▶ _Work to do_:
What follows are records. Restate all of them word for word.

——

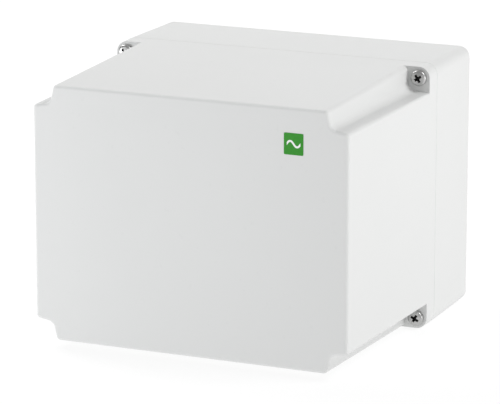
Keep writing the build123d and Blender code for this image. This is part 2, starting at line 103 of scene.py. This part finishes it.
def add_softbox(name, place, size, power, colour):
    data = bpy.data.lights.new(name, "AREA")
    data.shape, data.size, data.size_y = "RECTANGLE", size[0], size[1]
    data.energy, data.color = power, colour
    light = bpy.data.objects.new(name, data)
    scene.collection.objects.link(light)
    aim(light, place, LIT_POINT)


def add_light():
    world = bpy.data.worlds.new("studio")
    scene.world = world
    world.use_nodes = True
    sky = world.node_tree.nodes["Background"]
    sky.inputs["Color"].default_value = (*WHITE, 1.0)
    sky.inputs["Strength"].default_value = SKY_STRENGTH
    for softbox in SOFTBOXES:
        add_softbox(*softbox)


def add_floor():
    """Pale paper with a glow of its own, so that the object's shadow stays faint."""
    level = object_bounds()[0].z
    corners = [(x * FLOOR_HALF, y * FLOOR_HALF, level) for x, y in ((-1, -1), (1, -1), (1, 1), (-1, 1))]
    mesh = bpy.data.meshes.new("studio_floor")
    mesh.from_pydata(corners, [], [(0, 1, 2, 3)])
    floor = bpy.data.objects.new("studio_floor", mesh)
    scene.collection.objects.link(floor)
    paper = MaterialTree("floor_paper")
    mesh.materials.append(paper.finish(Base_Color=(PAPER_GREY,) * 3, Roughness=PAPER_ROUGHNESS,
                                       Specular_IOR_Level=0.0, Emission_Color=WHITE,
                                       Emission_Strength=PAPER_GLOW))


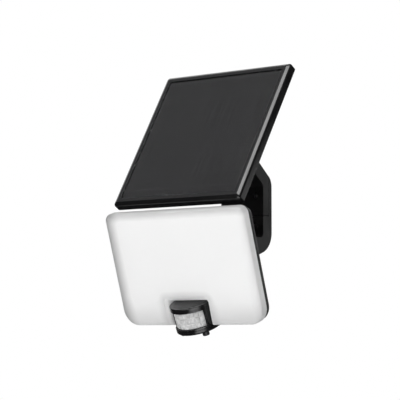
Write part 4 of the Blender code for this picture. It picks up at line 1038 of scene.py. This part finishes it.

——

▶ _Answer to this problem_:
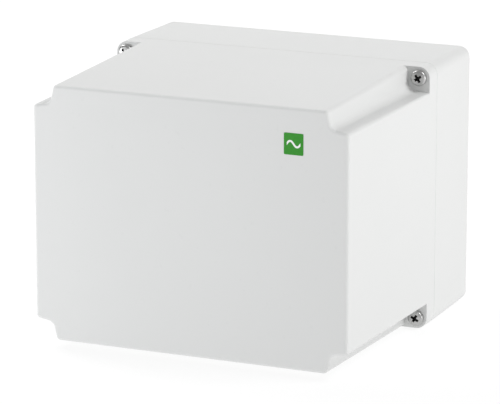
Keep writing the build123d and Blender code for this image. This is part 2, starting at line 103 of scene.py. This part finishes it.
def add_softbox(name, place, size, power, colour):
    data = bpy.data.lights.new(name, "AREA")
    data.shape, data.size, data.size_y = "RECTANGLE", size[0], size[1]
    data.energy, data.color = power, colour
    light = bpy.data.objects.new(name, data)
    scene.collection.objects.link(light)
    aim(light, place, LIT_POINT)


def add_light():
    world = bpy.data.worlds.new("studio")
    scene.world = world
    world.use_nodes = True
    sky = world.node_tree.nodes["Background"]
    sky.inputs["Color"].default_value = (*WHITE, 1.0)
    sky.inputs["Strength"].default_value = SKY_STRENGTH
    for softbox in SOFTBOXES:
        add_softbox(*softbox)


def add_floor():
    """Pale paper with a glow of its own, so that the object's shadow stays faint."""
    level = object_bounds()[0].z
    corners = [(x * FLOOR_HALF, y * FLOOR_HALF, level) for x, y in ((-1, -1), (1, -1), (1, 1), (-1, 1))]
    mesh = bpy.data.meshes.new("studio_floor")
    mesh.from_pydata(corners, [], [(0, 1, 2, 3)])
    floor = bpy.data.objects.new("studio_floor", mesh)
    scene.collection.objects.link(floor)
    paper = MaterialTree("floor_paper")
    mesh.materials.append(paper.finish(Base_Color=(PAPER_GREY,) * 3, Roughness=PAPER_ROUGHNESS,
                                       Specular_IOR_Level=0.0, Emission_Color=WHITE,
                                       Emission_Strength=PAPER_GLOW))


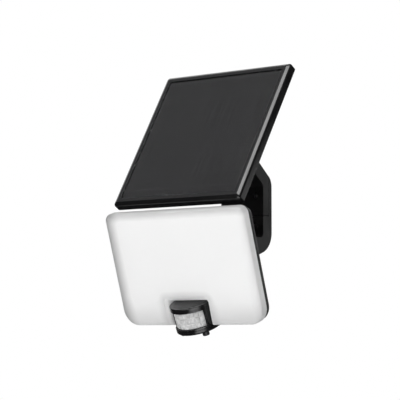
Write part 4 of the Blender code for this picture. It picks up at line 1038 of scene.py. This part finishes it.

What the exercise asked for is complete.